The update hook is not invoked for rows that are deleted by the REPLACE conflict resolution strategy. Nor does REPLACE increment the change counter. The exceptional behaviors defined in this paragraph might change in a future release.
Optimizations
Before writing about cases which are available for checking optimization, it is necessary to mention what Tarantool what is able to do and what is not.
Tarantool:
- Supports unique indexes with multiple NULL values.
- Supports secondary indexes.
- Raises an appropriate error message if uniqueness was violated in INSERT/UPDATE statement.
- Only shows an error message without providing information in which concrete secondary index insertion had failed.
In original SQLite UNIQUE constraints checks were implemented by combinations of opcodes OP_NoConflict + OP_Halt for each constraint. Each OP_NoConflict opcode does a lookup in an appropriate unique index. However Tarantool also does lookups in unique indexes when does an UPDATE/INSERT into UNIQUE columns. This is not good for us, unnecessary lookups should be removed, UNIQUE constraint check should be optimized.
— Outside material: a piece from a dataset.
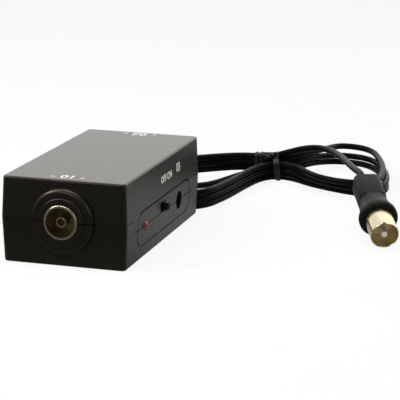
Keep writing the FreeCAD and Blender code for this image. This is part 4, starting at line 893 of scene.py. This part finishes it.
def makeLens():
    # red epoxy of a 3 mm pilot light: tinted through, glossy
    settings = {"IOR": 1.54, "Transmission Weight": 0.45, "Coat Weight": 0.3, "Coat Roughness": 0.05}
    material, tree, shader, place = newMaterial("redEpoxyLens", settings)
    patches = mottle(tree, place, size=1.2, detail=2)
    tree.links.new(blendColours(tree, patches, "#6e0a0d", "#a81d22"), shader.inputs["Base Color"])
    tree.links.new(spread(tree, patches, low=0.1, high=0.2), shader.inputs["Roughness"])
    return material


def makeBoardLaminate():
    # phenolic paper laminate: golden brown and satin, with the paper's grain faintly showing
    material, tree, shader, place = newMaterial("boardLaminate", {"IOR": 1.52})
    settings = {"Scale": perMetre(6.2), "Distortion": 0.4, "Detail": 1, "bands_direction": "X"}
    grain = addNode(tree, "ShaderNodeTexWave", settings, {"Vector": place}).outputs["Fac"]
    patches = mottle(tree, place, size=3)
    tree.links.new(blendColours(tree, patches, "#a67a3c", "#b98e50"), shader.inputs["Base Color"])
    tree.links.new(spread(tree, patches, low=0.25, high=0.38), shader.inputs["Roughness"])
    tree.links.new(bumpOf(tree, grain, depth=0.01, strength=0.4), shader.inputs["Normal"])
    return material


def shareAlong(tree, place, start, end):
    # 0 to 1 from one place on X to another, which are in mm
    along = addNode(tree, "ShaderNodeSeparateXYZ", None, {"Vector": place}).outputs["X"]
    settings = {"From Min": start * millimetre, "From Max": end * millimetre}
    return addNode(tree, "ShaderNodeMapRange", settings, {"Value": along}).outputs["Result"]


def makeBanded(name, body, alternate, start, end, bands, bandWidth=0.09):
    # glossy lacquered body with coloured rings, which follow X in a row of components
    material, tree, shader, place = newMaterial(name, {"IOR": 1.52})
    ramp = addNode(tree, "ShaderNodeValToRGB", None, {"Fac": shareAlong(tree, place, start, end)})
    ramp.color_ramp.interpolation = "CONSTANT"
    ramp.color_ramp.elements[0].color = linear(body)
    ramp.color_ramp.elements[1].position = 0.999
    ramp.color_ramp.elements[1].color = linear(body)
    for position, colour in bands:
        for at, shade in ((position, colour), (position + bandWidth, body)):
            element = ramp.color_ramp.elements.new(at)
            element.color = linear(shade)
    patches = mottle(tree, place, size=1.1, detail=2)
    uneven = blendColours(tree, patches, alternate, "#ffffff")
    settings = {"data_type": "RGBA", "blend_type": "MULTIPLY", "Factor": 0.35}
    # inputs 6 and 7 and output 2 of a Mix node are its colours
    mixed = addNode(tree, "ShaderNodeMix", settings, {6: ramp.outputs["Color"], 7: uneven}).outputs[2]
    tree.links.new(mixed, shader.inputs["Base Color"])
    tree.links.new(spread(tree, patches, low=0.22, high=0.34), shader.inputs["Roughness"])
    tree.links.new(bumpOf(tree, patches, depth=0.02), shader.inputs["Normal"])
    return material


def makeCapacitorSleeve():
    # shrunk PVC sleeve of an electrolytic capacitor: dark blue, a pale stripe on the minus side
    material, tree, shader, place = newMaterial("capacitorSleeve", {"IOR": 1.53})
    across = shareAlong(tree, place, start=-13.65, end=-7.35)
    striped = blendColours(tree, across, "#c9cbd0", "#1a2234", start=0.06, end=0.09)
    tree.links.new(striped, shader.inputs["Base Color"])
    patches = mottle(tree, place, size=1.4, detail=2)
    tree.links.new(spread(tree, patches, low=0.24, high=0.34), shader.inputs["Roughness"])
    tree.links.new(bumpOf(tree, patches, depth=0.02), shader.inputs["Normal"])
    return material


finishes["redLens"] = makeLens()
finishes["boardLaminate"] = makeBoardLaminate()
finishes["capacitorSleeve"] = makeCapacitorSleeve()
finishes["resistorLacquer"] = makeBanded(
    "resistorLacquer", "#c9a878", "#b8906a", start=-13.2, end=-8.8,
    bands=[(0.12, "#5a3014"), (0.32, "#1a1a1a"), (0.52, "#a83218"), (0.8, "#b08a3c")],
)
finishes["chokeLacquer"] = makeBanded(
    "chokeLacquer", "#4f8a5c", "#3f7550", start=-11.4, end=-5.2,
    bands=[(0.15, "#5a3014"), (0.35, "#1a1a1a"), (0.55, "#5a3014"), (0.8, "#b8b8b4")],
)
slotFinishes = {
    "black_moulding": "caseMoulding", "black_epoxy": "blackEpoxy", "knob_moulding": "knobMoulding",
    "plug_moulding": "plugMoulding", "black_rubber": "softRubber", "cable_jacket": "cableJacket",
    "tie_ribbon": "tieRibbon", "nickel_plating": "nickelPlate", "zinc_screws": "zincPlate",
    "tinned_sheet": "tinnedSheet", "cream_insulator": "creamInsulator", "tan_insulator": "tanInsulator",
    "dielectric": "dielectric", "circuit_laminate": "boardLaminate", "ceramic_disc": "ceramicDisc",
    "resistor_lacquer": "resistorLacquer", "choke_lacquer": "chokeLacquer", "ferrite": "ferrite",
    "capacitor_sleeve": "capacitorSleeve", "red_lens": "redLens",
}
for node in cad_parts.values():
    slot = node.material_slots[0]
    slot.material = finishes[slotFinishes[slot.material.name.split(".")[0]]]
# the plug's pin is duller than the other plated pieces
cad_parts["plug_pin"].material_slots[0].material = finishes["satinNickel"]
print("frame finished")

# Floor, world and lamps
studio = {
    # in metres: the floor's width, and how far it lies below the object
    "floorSize": 6,
    "floorDrop": 0.0001,
    "floorColours": ("#e9e8e4", "#efeeea"),
    # how white the camera sees the floor, and the room's even light on surfaces
    "seenWhite": 0.88,
    "ambient": 0.34,
    # what is mirrored in the object, dim in front of it and white behind: from, to, and both strengths
    "mirroredFloor": (-0.08, 0.03, 0.09, 0.5),
    "mirroredRoom": (-0.2, 0.85, 0.2, 1.7),
}
lamps = [
    # name, place, aim, width, height, watts
    ("overheadLamp", (10, 60, 640), (20, 40, 10), 520, 420, 2.2),
    ("keyLamp", (-400, -220, 400), (20, 20, 10), 240, 240, 2.2),
    ("fillLamp", (480, -300, 260), (20, 20, 10), 300, 300, 0.4),
    ("frontLamp", (-140, -640, 330), (40, 0, 10), 150, 150, 0.6),
]


def calculate(tree, operation, first, second):
    return addNode(tree, "ShaderNodeMath", {"operation": operation}, {0: first, 1: second}).outputs[0]


def rayKinds(tree):
    # rays from the camera, and those that a mirroring or clear surface sends on
    path = addNode(tree, "ShaderNodeLightPath").outputs
    mirrored = calculate(tree, "MAXIMUM", path["Is Glossy Ray"], path["Is Transmission Ray"])
    return path["Is Camera Ray"], mirrored


def mirroredStrength(tree, place, rise):
    start, end, low, high = rise
    rearward = addNode(tree, "ShaderNodeSeparateXYZ", None, {"Vector": place}).outputs["Y"]
    settings = {
        "interpolation_type": "SMOOTHSTEP", "From Min": start, "From Max": end, "To Min": low, "To Max": high,
    }
    return addNode(tree, "ShaderNodeMapRange", settings, {"Value": rearward}).outputs["Result"]


def makeFloor():
    mesh = bmesh.new()
    bmesh.ops.create_grid(mesh, x_segments=1, y_segments=1, size=studio["floorSize"] / 2)
    data = bpy.data.meshes.new("floor")
    mesh.to_mesh(data)
    mesh.free()
    # painted board: the camera sees it nearly white, with the object's shadow still on it
    settings = {"Roughness": 0.9, "Specular IOR Level": 0.1}
    material, tree, shader, place = newMaterial("paintedBoard", settings)
    patches = mottle(tree, place, size=60)
    tree.links.new(blendColours(tree, patches, *studio["floorColours"]), shader.inputs["Base Color"])
    seen, mirrored = rayKinds(tree)
    strength = calculate(tree, "MAXIMUM", mirroredStrength(tree, place, studio["mirroredFloor"]), seen)
    white = addNode(tree, "ShaderNodeEmission", {"Color": (1, 1, 1, 1)}, {"Strength": strength})
    settings = {"operation": "MULTIPLY", 1: studio["seenWhite"]}
    partly = addNode(tree, "ShaderNodeMath", settings, {0: seen}).outputs[0]
    share = calculate(tree, "MAXIMUM", partly, mirrored)
    mixed = addNode(tree, "ShaderNodeMixShader", None, {0: share, 1: shader.outputs[0], 2: white.outputs[0]})
    tree.links.new(mixed.outputs[0], tree.nodes["Material Output"].inputs["Surface"])
    data.materials.append(material)
    floor = bpy.data.objects.new("floor", data)
    floor.location.z = -studio["floorDrop"]
    bpy.context.scene.collection.objects.link(floor)


def makeRoom():
    # white to the camera, an even dim light on surfaces
    world = bpy.data.worlds.new("studio")
    world.use_nodes = True
    bpy.context.scene.world = world
    tree = world.node_tree
    seen, mirrored = rayKinds(tree)
    direction = addNode(tree, "ShaderNodeTexCoord").outputs["Generated"]
    rising = mirroredStrength(tree, direction, studio["mirroredRoom"])
    # inputs 0, 2 and 3 of a Mix node are its factor and its two numbers
    unseen = addNode(tree, "ShaderNodeMix", {2: studio["ambient"]}, {0: mirrored, 3: rising}).outputs[0]
    around = tree.nodes["Background"]
    around.inputs["Color"].default_value = (1, 1, 1, 1)
    tree.links.new(calculate(tree, "MAXIMUM", unseen, seen), around.inputs["Strength"])


def makeLamps():
    for name, place, aim, width, height, watts in lamps:
        data = bpy.data.lights.new(name, "AREA")
        data.shape = "RECTANGLE"
        data.size = width * millimetre
        data.size_y = height * millimetre
        data.energy = watts
        lamp = bpy.data.objects.new(name, data)
        lamp.location = inMetres(*place)
        lamp.rotation_euler = (inMetres(*aim) - inMetres(*place)).to_track_quat("-Z", "Y").to_euler()
        bpy.context.scene.collection.objects.link(lamp)


makeFloor()
makeRoom()
makeLamps()
bpy.context.scene.view_settings.view_transform = "Standard"
print("studio lit")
ON CONFLICT ABORT is a default action for all INSERT/UPDATE statements. If user didn't specify any ON CONCLICT options (or used only ON CONFLICT ABORT), all uniqueness is preserved by Tarantool only. In other cases it is unable to handle different errors actions by Tarantool only, so additional SQL bytecode (OP_NoConflict + OP_Halt for each constraint) for each constraint is needed.
However if user executes statements like INSERT OR IGNORE, UPDATE OR IGNORE, we are able to optimize bytecode in that situation. The reason is that error action after 'OR' keyword overrides every ON CONFLICT clause in every index. It means we have single determined error action for all the table indexes. In that case we are able to check uniqueness by Tarantool only and appropriately handle errors without NoConflict + Halt bytecode.